DOJ Was Rarin' to Sue as Google Scuttled Yahoo Deal

Just how close did the Justice Department come to filing anti-trust charges against Google and Yahoo over their search advertising deal? About three hours close, according to an Am Law Daily interview with Sanford Litvack, the bulldog litigator hired by the DOJ to investigate the outsourcing agreement

Just how close did the Justice Department come to filing anti-trust charges against Google and Yahoo over their search advertising deal?

About three hours close, according to an Am Law Daily interview with Sanford Litvack, the bulldog litigator hired by the DOJ to investigate the outsourcing agreement.

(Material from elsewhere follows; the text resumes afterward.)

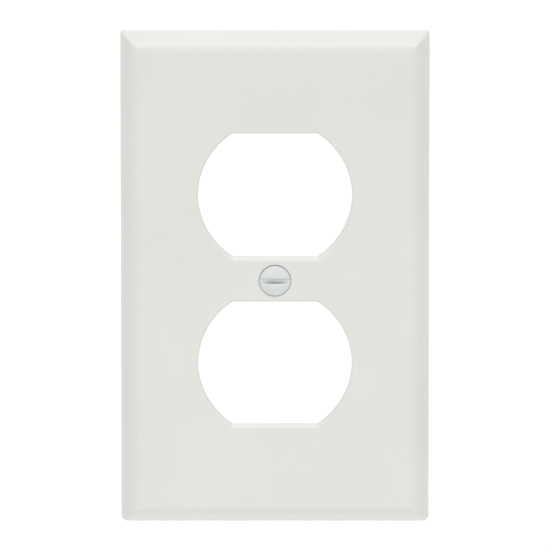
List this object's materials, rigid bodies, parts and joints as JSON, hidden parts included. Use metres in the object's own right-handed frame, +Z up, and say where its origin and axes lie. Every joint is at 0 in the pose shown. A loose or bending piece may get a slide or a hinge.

“We were going to file the complaint at a certain time during the day,” Litvack told Am Law. “We told them we were going to file the complaint at that time of day. Three hours before, they told us they were abandoning the agreement.”

After the deal was scuttled, an apparently disappointed Litvack went back to his firm, Hogan & Hartson. “We felt pretty good about it, we felt pretty confident. Yeah, I would have liked to have done it.”

More from the Am Law story:

The never-filed government complaint would have charged that the agreement violated Sections 1 and 2 of the Sherman Act, Litvack tells the Am Law Daily in one of his first interviews since the companies canned the venture. Section 1 bans agreements that restrain trade unreasonably. Section 2 makes it unlawful for a company to monopolize or attempt to monopolize trade.

“It would have ended up also alleging that Google had a monopoly and that [the advertising pact] would have furthered their monopoly,” Litvack says.

The complaint would have sought a preliminary injunction to stop the agreement from going forward. “The fact that we filed a lawsuit would not by itself have stopped them,” he says. “We would have had to get an injunction from the court, and we would have sought that.”